————————————–

«Mil gracias, Xenia»: Donación

«Mátala, mátala, mátala, mátala
No tiene corazón, mala mujer», con ese último coro de Jorge Maldonado se iba la canción que estimulaba el sudor que intercambiábamos bailando. Ella olía bien, era un perfume barato, regalado, me dijo. Al terminar la canción me agradeció que le aceptara la invitación a bailar, había muchos hombres, pero le gusté yo, confesó sin hacer especificaciones; ¿le gusté para bailar?, ¿le gusté para coger?, que no me diera esas aclaraciones la hacía un poco tonta. El señor de la música no era un dj, pero sabía cómo debían salir las canciones, puso otra de la Sonora Matancera y, la verdad, yo queria bailar de nuevo, pero no con ella, a pesar de que oliera bien y aparentara no ser tonta del todo, incluso, a pesar de que se atreviera a sacarme a bailar a mí. Intenté ocultarme detrás del hombre blanco obeso fingiendo leer la pantalla apagada de mi teléfono, pero ella me encontró. Era inquieta, coqueta, se reía con esos labios que parecían haber sido bonitos siempre, me hizo un gesto con el rostro para bailar mientras me tomaba del brazo con sus manos frías, le respondí con otro gesto de cansancio en la cara, pero ella tenía la tenacidad infantil que nada sabe ni quiere saber del rechazo. Acepté, resignado bailaba, resignado llevaba el compás. Teníamos dos pies izquierdos, el de ella y el mío moviéndose sin tropezarse, ella daba vueltas riéndose y yo trataba de no avergonzarme riéndome también. Me gustaba tomarla por la cintura y atraerla con fuerza hacia mi pecho al cerrar cada giro, a ella también le gustaba, pero por su risa es posible que de un modo diferente, ingenuo.

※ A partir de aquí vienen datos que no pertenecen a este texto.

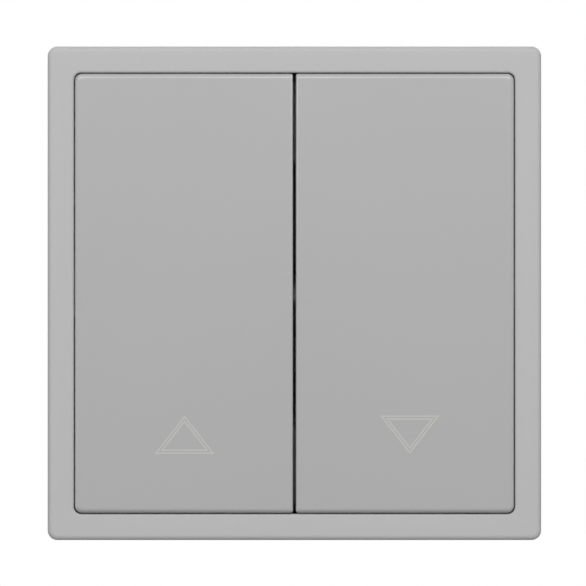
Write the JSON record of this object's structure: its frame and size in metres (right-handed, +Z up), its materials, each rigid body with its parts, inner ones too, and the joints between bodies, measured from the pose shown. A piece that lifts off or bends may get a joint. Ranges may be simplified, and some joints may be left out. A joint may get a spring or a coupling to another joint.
{
  "type": "roller shutter switch",
  "caption": "Flush roller shutter switch: two push rockers, up and down, in a square cover frame on a steel support plate, with push-in terminals and spreading claws behind.",
  "frame": {"origin": "centre of the box-screw pattern in the wall plane, on the back face of the support plate", "axes": "+X to the right seen from the room, +Z up, +Y into the wall; the rockers face -Y"},
  "size_m": [0.081, 0.0347, 0.081],
  "materials": {
    "cover_plastic": "fine matt moulded surface",
    "rocker_plastic": "fine matt moulded surface",
    "housing_plastic": "moulded, slight sheen",
    "bearing_plastic": "moulded, slight sheen",
    "actuator_plastic": "moulded, slight sheen",
    "plunger_plastic": "smooth, waxy",
    "port_plastic": "moulded, slight sheen",
    "button_plastic": "moulded, slight sheen",
    "plate_steel": "zinc plated, satin",
    "claw_steel": "zinc plated, satin",
    "screw_steel": "zinc plated, bright",
    "spring_steel": "bright spring steel",
    "pin_steel": "ground, bright",
    "contact_brass": "stamped, satin",
    "contact_copper": "rolled, satin",
    "tip_silver": "satin silver"
  },
  "bodies": {
    "insert": {"cover_frame": "cover_plastic", "support_plate": "plate_steel", "frame_spring_left": "spring_steel", "frame_spring_right": "spring_steel", "spring_rivets": "screw_steel", "base_housing": "housing_plastic", "bearing_cover": "bearing_plastic", "cover_screws": "screw_steel", "pivot_pin": "pin_steel", "return_spring_up": "spring_steel", "return_spring_down": "spring_steel", "line_contact": "contact_brass", "interlock_link": "contact_brass", "make_contact_up": "contact_brass", "make_contact_down": "contact_brass", "fixed_tips": "tip_silver", "terminal_spring_up": "spring_steel", "terminal_spring_line": "spring_steel", "terminal_spring_down": "spring_steel", "port_block_up": "port_plastic", "port_block_line": "port_plastic", "port_block_down": "port_plastic"},
    "push_up": {"rocker_up": "rocker_plastic", "actuator_up": "actuator_plastic", "plunger_spring_up": "spring_steel"},
    "nose_up": {"plunger_up": "plunger_plastic"},
    "seesaw_up": {"contact_rocker_up": "contact_copper", "moving_tips_up": "tip_silver"},
    "push_down": {"rocker_down": "rocker_plastic", "actuator_down": "actuator_plastic", "plunger_spring_down": "spring_steel"},
    "nose_down": {"plunger_down": "plunger_plastic"},
    "seesaw_down": {"contact_rocker_down": "contact_copper", "moving_tips_down": "tip_silver"},
    "release_up": {"release_button_up": "button_plastic"},
    "release_line": {"release_button_line": "button_plastic"},
    "release_down": {"release_button_down": "button_plastic"},
    "screw_left": {"claw_screw_left": "screw_steel"},
    "nut_left": {"claw_nut_left": "claw_steel"},
    "spreader_left": {"claw_left": "claw_steel"},
    "screw_right": {"claw_screw_right": "screw_steel"},
    "nut_right": {"claw_nut_right": "claw_steel"},
    "spreader_right": {"claw_right": "claw_steel"}
  },
  "joints": [
    {"name": "press_up", "type": "hinge", "parent": "insert", "child": "push_up", "pos_m": [-0.0088, -0.005, 0], "axis": [1, 0, 0], "range_deg": [0, 4.5], "stiffness_Nm_per_rad": 0.11, "springref_deg": -9.74, "deforming": ["return_spring_up"]},
    {"name": "plunge_up", "type": "slide", "parent": "push_up", "child": "nose_up", "axis": [0, -1, 0], "range_m": [0, 0.0006], "stiffness_N_per_m": 700, "springref_m": -0.0015, "deforming": ["plunger_spring_up"]},
    {"name": "tip_over_up", "type": "hinge", "parent": "insert", "child": "seesaw_up", "pos_m": [-0.0088, 0.01699, 0.00083], "axis": [1, 0, 0], "range_deg": [-13.5, 0]},
    {"name": "press_down", "type": "hinge", "parent": "insert", "child": "push_down", "pos_m": [0.0088, -0.005, 0], "axis": [1, 0, 0], "range_deg": [0, 4.5], "stiffness_Nm_per_rad": 0.11, "springref_deg": -9.74, "deforming": ["return_spring_down"]},
    {"name": "plunge_down", "type": "slide", "parent": "push_down", "child": "nose_down", "axis": [0, -1, 0], "range_m": [0, 0.0006], "stiffness_N_per_m": 700, "springref_m": -0.0015, "deforming": ["plunger_spring_down"]},
    {"name": "tip_over_down", "type": "hinge", "parent": "insert", "child": "seesaw_down", "pos_m": [0.0088, 0.01699, 0.00083], "axis": [1, 0, 0], "range_deg": [-13.5, 0]},
    {"name": "push_release_up", "type": "slide", "parent": "insert", "child": "release_up", "axis": [0, -1, 0], "range_m": [0, 0.0012], "stiffness_N_per_m": 2000, "springref_m": -0.0004, "deforming": ["terminal_spring_up"]},
    {"name": "push_release_line", "type": "slide", "parent": "insert", "child": "release_line", "axis": [0, -1, 0], "range_m": [0, 0.0012], "stiffness_N_per_m": 2000, "springref_m": -0.0004, "deforming": ["terminal_spring_line"]},
    {"name": "push_release_down", "type": "slide", "parent": "insert", "child": "release_down", "axis": [0, -1, 0], "range_m": [0, 0.0012], "stiffness_N_per_m": 2000, "springref_m": -0.0004, "deforming": ["terminal_spring_down"]},
    {"name": "turn_screw_left", "type": "hinge", "parent": "insert", "child": "screw_left", "pos_m": [-0.0228, 0, 0], "axis": [0, 1, 0], "range_deg": [0, 4320]},
    {"name": "draw_nut_left", "type": "slide", "parent": "insert", "child": "nut_left", "axis": [0, -1, 0], "range_m": [0, 0.006]},
    {"name": "spread_claw_left", "type": "hinge", "parent": "nut_left", "child": "spreader_left", "pos_m": [-0.0228, 0.013, 0], "axis": [0, 0, 1], "range_deg": [0, 24]},
    {"name": "turn_screw_right", "type": "hinge", "parent": "insert", "child": "screw_right", "pos_m": [0.0228, 0, 0], "axis": [0, 1, 0], "range_deg": [0, 4320]},
    {"name": "draw_nut_right", "type": "slide", "parent": "insert", "child": "nut_right", "axis": [0, -1, 0], "range_m": [0, 0.006]},
    {"name": "spread_claw_right", "type": "hinge", "parent": "nut_right", "child": "spreader_right", "pos_m": [0.0228, 0.013, 0], "axis": [0, 0, -1], "range_deg": [0, 24]}
  ],
  "couplings": [
    {"joint": "tip_over_up", "follows": "press_up", "ratio": -3},
    {"joint": "tip_over_down", "follows": "press_down", "ratio": -3},
    {"joint": "turn_screw_left", "follows": "draw_nut_left", "rad_per_m": 12566},
    {"joint": "spread_claw_left", "follows": "draw_nut_left", "rad_per_m": 69.813},
    {"joint": "turn_screw_right", "follows": "draw_nut_right", "rad_per_m": 12566},
    {"joint": "spread_claw_right", "follows": "draw_nut_right", "rad_per_m": 69.813}
  ]
}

Yo quería desmenuzar sus huesos lanzándolos contra mi cuerpo. Que no me saque a bailar en la próxima canción que le guste, pensé al despedirme en la pista, que me saque de aquí para estallar en ella, en la oscuridad, donde pueda tocarla sin verla. Pero solo podía verla de lejos y detallarla, me repugnaba. La melodía se habia suspendido, el señor de la música hablaba de la próxima canción, de lo importante que era para él, a nadie le importaba, él lo sabía y ella se acercaba, ¿por qué lo hacía?, no estaba sonando nada, quería sonreírle a lo lejos, mostrarle la palma de la mano en el aire, decir adiós, dar la vuelta e irme. Pero sonreí, le mostré la palma de la mano, le dije «hola» y la esperé. Ya debo irme, dijo, y al final de sus palabras mi boca desprendió un suspiro de alivio que disimulé con agotamiento, calor, sueño. Se acercó aún más para despedirse con el habitual abrazo y beso de mejilla que ella desvió hacia mis labios. Antes de que pudiera transmitirme su aliento a caramelo de piña, la empujé. Trastabilló, dio dos traspiés hacia atrás, en ese momento el señor de la musica hacía sonar Protesto de Daniel Santos que la gente celebraba de pie antes de bailarla mientras ella luchaba por su equilibrio, ganó. Quieta y erguida, a unos pocos metros de distancia frente a mí, me miró, no dijo nada. Hablaba mucho, hablaba tanto y no dijo nada. Solo me miró desorientada, como si repentinamente experimentara los primeros síntomas de una abstinencia, como si para ella fuera normal ser como era, como si para ella fuera legal besar un desconocido.